After all of the Superman iterations and spinoffs, why does James Gunn, who is blessed with creative control of the entire DC franchise, stay away from the wide gallery of rogue villains offered over the last century of comic books. There’s Braniac (who I’ve read will finally arrive in the next Superman film), Metallo, and Mr. Mytxlplyk.  The Toyman too. Heck, Jerry Seinfeld introduced the backwards/opposite functioning Bizzaro Superman in his sitcom about nothing.  These are all drawn from the weird cloth that I’d think Gunn would encourage since his success with Guardians Of The Galaxy.  Instead, we are dealt an unappealing, truly ugly and uncool, one-dimensional adversary with spikes in his face, dressed in leather.  I read that Krem is a featured bad guy in recent comic iteration of Supergirl. I don’t care. This storyline adaptation is a terrible option to follow. The day after seeing this movie, I can’t even recall what accent this guy Krem uses.  He’s positively forgettable and I think as unimaginable an invention as that nuclear dude from Superman IV: The Quest For Peace.  

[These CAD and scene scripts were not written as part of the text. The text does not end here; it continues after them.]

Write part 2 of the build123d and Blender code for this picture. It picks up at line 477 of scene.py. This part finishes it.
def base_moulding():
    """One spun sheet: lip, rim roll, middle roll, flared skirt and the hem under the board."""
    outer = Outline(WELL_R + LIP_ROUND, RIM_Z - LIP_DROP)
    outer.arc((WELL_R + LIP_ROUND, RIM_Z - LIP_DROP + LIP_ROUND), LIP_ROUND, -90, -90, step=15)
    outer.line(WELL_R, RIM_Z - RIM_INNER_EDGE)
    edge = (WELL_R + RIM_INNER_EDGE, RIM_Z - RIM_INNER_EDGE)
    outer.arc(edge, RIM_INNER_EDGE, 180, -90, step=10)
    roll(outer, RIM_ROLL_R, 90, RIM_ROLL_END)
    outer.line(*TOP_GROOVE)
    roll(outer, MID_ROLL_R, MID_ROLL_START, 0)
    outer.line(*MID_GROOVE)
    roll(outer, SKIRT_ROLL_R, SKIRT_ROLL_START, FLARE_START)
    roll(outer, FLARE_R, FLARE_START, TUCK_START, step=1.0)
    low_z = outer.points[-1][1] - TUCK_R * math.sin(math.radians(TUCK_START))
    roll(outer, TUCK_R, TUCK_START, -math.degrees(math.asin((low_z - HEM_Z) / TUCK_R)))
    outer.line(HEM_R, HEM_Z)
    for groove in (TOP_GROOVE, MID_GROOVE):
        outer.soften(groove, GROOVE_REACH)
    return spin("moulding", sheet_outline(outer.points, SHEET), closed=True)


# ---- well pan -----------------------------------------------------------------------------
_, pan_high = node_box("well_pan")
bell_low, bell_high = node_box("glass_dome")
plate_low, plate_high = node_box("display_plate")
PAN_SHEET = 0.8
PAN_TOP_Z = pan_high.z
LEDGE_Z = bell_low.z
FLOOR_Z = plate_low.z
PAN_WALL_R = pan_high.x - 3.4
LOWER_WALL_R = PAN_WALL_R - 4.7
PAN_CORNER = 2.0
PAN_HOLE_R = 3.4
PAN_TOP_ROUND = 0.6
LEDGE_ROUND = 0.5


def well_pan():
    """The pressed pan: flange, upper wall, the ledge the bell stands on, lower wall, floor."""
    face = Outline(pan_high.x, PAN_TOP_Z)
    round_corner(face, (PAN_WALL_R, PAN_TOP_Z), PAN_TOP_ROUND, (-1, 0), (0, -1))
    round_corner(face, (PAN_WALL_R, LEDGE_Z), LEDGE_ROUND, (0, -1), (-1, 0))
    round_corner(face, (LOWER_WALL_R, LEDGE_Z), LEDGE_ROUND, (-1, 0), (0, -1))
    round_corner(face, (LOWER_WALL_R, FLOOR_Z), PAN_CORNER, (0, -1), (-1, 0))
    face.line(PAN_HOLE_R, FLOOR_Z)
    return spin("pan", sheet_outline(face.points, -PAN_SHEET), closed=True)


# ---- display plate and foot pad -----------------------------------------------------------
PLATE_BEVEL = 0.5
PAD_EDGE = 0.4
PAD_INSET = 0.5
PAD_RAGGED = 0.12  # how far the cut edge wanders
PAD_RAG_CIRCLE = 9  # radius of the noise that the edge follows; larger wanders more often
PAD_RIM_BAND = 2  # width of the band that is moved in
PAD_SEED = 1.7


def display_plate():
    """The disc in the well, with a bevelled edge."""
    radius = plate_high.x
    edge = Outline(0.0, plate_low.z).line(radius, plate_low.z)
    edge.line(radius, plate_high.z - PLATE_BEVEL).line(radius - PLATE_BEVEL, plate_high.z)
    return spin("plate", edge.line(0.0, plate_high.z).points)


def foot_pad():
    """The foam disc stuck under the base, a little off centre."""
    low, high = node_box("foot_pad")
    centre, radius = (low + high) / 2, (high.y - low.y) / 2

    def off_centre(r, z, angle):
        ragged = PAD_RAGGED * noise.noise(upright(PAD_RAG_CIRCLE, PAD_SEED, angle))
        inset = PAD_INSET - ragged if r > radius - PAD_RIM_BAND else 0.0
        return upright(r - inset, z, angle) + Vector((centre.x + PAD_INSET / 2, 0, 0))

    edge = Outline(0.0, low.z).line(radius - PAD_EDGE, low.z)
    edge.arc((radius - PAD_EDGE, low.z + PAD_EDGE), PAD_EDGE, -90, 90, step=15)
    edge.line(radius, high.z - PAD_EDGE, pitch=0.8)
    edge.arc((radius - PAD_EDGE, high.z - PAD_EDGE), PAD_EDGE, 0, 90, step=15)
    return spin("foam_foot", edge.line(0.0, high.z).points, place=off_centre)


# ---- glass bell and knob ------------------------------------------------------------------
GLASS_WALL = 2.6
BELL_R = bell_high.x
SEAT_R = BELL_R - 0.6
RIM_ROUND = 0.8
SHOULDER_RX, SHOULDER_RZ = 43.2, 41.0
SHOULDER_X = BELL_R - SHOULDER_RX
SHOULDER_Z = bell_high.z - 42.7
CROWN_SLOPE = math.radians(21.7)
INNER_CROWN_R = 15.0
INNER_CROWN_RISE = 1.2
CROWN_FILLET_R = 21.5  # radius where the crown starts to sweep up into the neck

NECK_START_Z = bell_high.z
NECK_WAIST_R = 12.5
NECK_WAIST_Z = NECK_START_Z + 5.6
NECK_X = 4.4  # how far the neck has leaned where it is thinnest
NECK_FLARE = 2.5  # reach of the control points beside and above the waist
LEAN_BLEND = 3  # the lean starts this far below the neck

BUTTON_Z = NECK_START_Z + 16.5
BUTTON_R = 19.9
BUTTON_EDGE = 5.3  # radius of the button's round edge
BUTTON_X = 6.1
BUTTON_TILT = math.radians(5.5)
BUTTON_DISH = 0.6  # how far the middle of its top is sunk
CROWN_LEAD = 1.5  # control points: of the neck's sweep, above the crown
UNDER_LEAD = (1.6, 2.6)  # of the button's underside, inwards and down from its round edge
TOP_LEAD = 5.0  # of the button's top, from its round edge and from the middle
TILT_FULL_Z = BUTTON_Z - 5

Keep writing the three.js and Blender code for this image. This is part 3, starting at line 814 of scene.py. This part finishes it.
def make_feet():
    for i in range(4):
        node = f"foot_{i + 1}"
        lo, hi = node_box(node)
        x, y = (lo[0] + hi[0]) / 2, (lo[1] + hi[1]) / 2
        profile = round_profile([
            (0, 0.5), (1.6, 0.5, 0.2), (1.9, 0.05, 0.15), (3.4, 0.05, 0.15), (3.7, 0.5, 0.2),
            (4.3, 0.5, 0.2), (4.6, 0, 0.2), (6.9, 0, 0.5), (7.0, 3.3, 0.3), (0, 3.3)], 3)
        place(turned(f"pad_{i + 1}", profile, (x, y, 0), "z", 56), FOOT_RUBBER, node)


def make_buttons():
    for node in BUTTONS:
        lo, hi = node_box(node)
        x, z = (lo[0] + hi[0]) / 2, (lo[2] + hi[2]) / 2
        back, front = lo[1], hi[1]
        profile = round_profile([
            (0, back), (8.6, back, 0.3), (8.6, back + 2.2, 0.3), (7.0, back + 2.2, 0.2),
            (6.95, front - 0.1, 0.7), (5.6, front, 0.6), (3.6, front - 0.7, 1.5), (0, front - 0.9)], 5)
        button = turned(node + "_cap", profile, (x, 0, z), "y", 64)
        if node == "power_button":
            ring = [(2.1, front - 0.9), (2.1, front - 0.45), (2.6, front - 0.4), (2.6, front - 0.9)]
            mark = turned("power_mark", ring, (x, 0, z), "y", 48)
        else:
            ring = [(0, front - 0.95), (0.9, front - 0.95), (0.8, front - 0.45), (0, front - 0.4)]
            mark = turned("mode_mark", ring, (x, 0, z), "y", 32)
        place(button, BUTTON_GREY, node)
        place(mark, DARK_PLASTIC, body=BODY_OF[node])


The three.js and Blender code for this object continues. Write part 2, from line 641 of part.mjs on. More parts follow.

Craig Gillespie (I, Tonya) has not assembled a good film.  I saw it on IMAX, and the enhancement did his picture no favors. Supergirl punches and kicks more than she flies.  She shoots the lasers out of her eyes and uses the x-ray vision, but where’s the super breath?  Where’s the super speed? The super hearing? Couldn’t we see her fly more?  The fight choreography is clunky and at times hard to decipher through dark CGI moving at too many frames per second.   Gillispie’s team only makes up for that by deliberately concealing Kara kicking ass and focusing on Ruthye shuddering under a table during a barroom brawl.  Not cute.  Not funny.  Just lazy craftsmanship.

There’s no wit to anything said.  Krypto is cute as a misbehaving rascal, but there’s nothing to laugh or cheer for in the rest of the film, and when Supergirl finally defeats Krem, her last act is offensively anticlimactic.  Actually, it’s obscenely hypocritical to the doctrines she tried to instill in Ruthye over the course of the film, and it crudely defies what the Superman/Supergirl mythology has always stood for.  I wanted to throw my popcorn at the screen.

Supergirl is not a total failure thanks to Milly Alcock.  She looks great in the costume and has a heroic appeal in the limited time that’s offered from the script.  Krypto is a precocious troublemaker and the Kryton footage and background look sharp, even if unoriginal. Efforts to make the alien dialogue feel authentic works nicely and enhances the fantasy/sci-fi demands.  Yet, these are just small ingredients in a stew lacking anything savory.  

Since 1984, Kal-El’s cousin has been done criminally wrong now for the third time (don’t forget The Flash from a few years ago) on the big screen. On all occasions it’s clear the filmmakers didn’t even try to research and explore what was easily at their fingertips.  Instead, they just literally vomited, shit, spit and pissed out whatever popped into their heads first – a John Wick storyline with a failed Mad Max villain, drenched in an assortment of bodily fluids.